Disc one stakes a claim as representing significant highlights or classic releases amongst more than 200 albums that Real World Records has released and does a pretty good job of rounding up a few personal favourites. As well as Nusrat, there’s grungy, swamp-funk of Little Axe, featuring Skip McDonald, with a co-write credit for Mark Stewart and featuring various Tackhead and On-U personal. Then there’s Adrian Sherwood himself, who describes his offering as world-music-sci-fi-dub-dancehall, and Dub Colossus, the Anglo-Ethiopian, jazz-dub fusionists. There’s also folk fusion from Imagined Village, which boldly makes a case for our island’s true multi-culturalism.
But it’s the other tracks that surprise and delight in equal measure, from the sweeping orchestration that accompanies the Somalian Maryam Musral, the tightly wound beats and bass of Joi, or several tracks which fall into the haunting and ethereal camp, including those from Gabriel himself, Jocelyn Pook and Iarla Ó Lionáird. Who can resist the almost rockabilly-tinged gospel, driven by Danny Thompson’s distinctive, growling bass, of the Blind Boys Of Alabama, or the lively Zairian soukous of Remmy Ongala & Orchetra Super Matimilia, with it’s fluid guitar lines. Then there’s the cascading thumb pianos and traditional sounds supporting Hukwe Zawose, as he duets with his nephew Charles and the comparatively sparse simplicity of Ayub Ogada. There’s the evocative sounds of coastal Columbia that mix Latin and African influences with the indigenous sounds from Totó La Momposina y Sus Tambores, sounding like a slice of blissful, sun-kissed café life. Strangest of all is the undeniable beauty of the combination of Buddhist chant and grand piano form Lama Gyurme & Jean-Philippe Rykiel.

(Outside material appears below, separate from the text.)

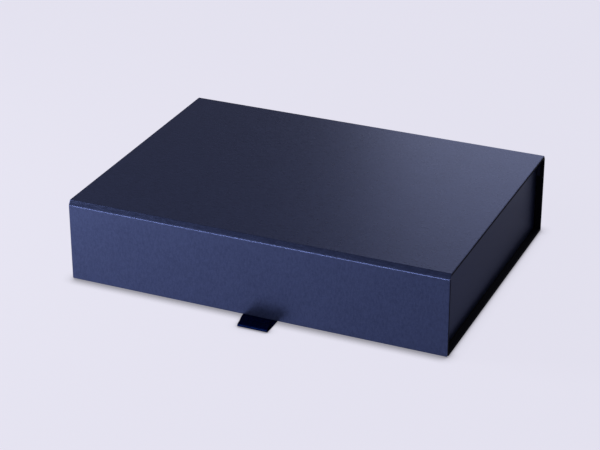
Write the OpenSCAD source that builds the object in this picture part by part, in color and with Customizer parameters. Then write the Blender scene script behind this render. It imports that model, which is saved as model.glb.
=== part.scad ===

Disc two immerses itself a little deeper into the catalogue to no less enjoyable effect. Again some of the names are instantly familiar to me such as Djivan Gasparyan, who has recently featured on FRUK, but here is partnered with Michael Brook for a lilting up tempo number that builds layers of his trademark, otherworldly duduk. Possibly inhabiting the marchlands between this world and the next, Vättrinä, fronted by the Finnish female vocal trio are powerful and darkly mysterious, while the Creole Choir Of Cuba are powerful and almost hymnal. Ananda Shankar, the nephew of Ravi, has played his sitar in jamming with Hendrix and created his own bold fusions before, but here is paired with the breakbeats and bhangra of the UK based State Of Bengal. Syriana is another fusion melding a gorgeous vocal performance atop, sweeping strings and the dulcimer like quanun, with the gentle urging of guitar and double bass. Then there are the dizzying complex rhythms of the Billy Cobham produced Farafina.
Perhaps the range of the first four tracks gives some indication of the scope of this CD, although the opening vocal from Pape & Cheikh, straight from the heart of Senegal, is deceptive, as the song melts into a glorious, toe tapping pop tune. It’s followed by the electro infused Brazillian Daúde and the Mexican Los De Abejo, the first being nervy, twitching funk and the latter loping, down tempo hip-hop. It makes the opening of the desert blues of Toumast sound quite primal, but the track picks up a trance like quality as the guitars spiral and voices lock into call and response.
There are of course more twists and turns on that second and also the third disc and the last of the CDs will certainly provide some more familiar names for those who have followed the label’s recent fortunes, with Joseph Arthur, Spiro, Portico Quartet, JuJu, the collaboration between Justin Adams and Juldeh Camara, who are both currently working with Robert Plant, and French hit Carlie Winston. There’s also a track plucked from the Big Blue Ball album, compiled from Real World’s recording weeks, where artists from all over the world converge on the studio, with total creative freedom to combine their talents however they can. Movingly, a daringly experimental, beat heavy- track (Move) from Martyn Bennett’s sadly posthumous album is also included.
This being the selection of regulars on the Real World website, there are also some classics and Sheila Chandra and the massively successful and hugely important Afro Celt Sound System are essential choices. It’s equally hard to refuse the charms of the elastic voiced Papa Wemba or the smoother more sultry Daby Touré and the sonorous Geoffrey Oryema, the latter with a track that features Peter Gabriel and Brian Eno. The surprises in the pack come from Yungchen Lhamo, whose transcendent melody seems to hang outside of time itself and the subtle electro makeover that the late Hector Zazou gave to Uzbek to Sevara Nazarkhan. It isn’t particularly useful to compare, but as wonderful as the various voices gathered here are, you suspect they would all tip their hats to Nusrat, whose collaboration with Michael Brook slides through the scales with spine tingling effect.
As a three CD set, this is a brilliant thing in its own right, a compilation with so much variety that also works as a fantastic playlist of global musical talent. There’s phenomenal diversity, but also a fusion of ideas through collaboration that remains true to the original vision and ideals that forged the label. It’s a valuable document of our common human spirit and our joy in the universal language of music. If that all sounds a bit lofty or worthy, then the key word is ‘joy,’ because as the CDs play it’s impossible not to turn on, tune in and be carried wherever the music takes you. Real World 25 has the power to satisfy all but the most rapacious musical hunger, but for those who might ask for more, there is all manner of inspiration for further exploration. Either way, this is essential.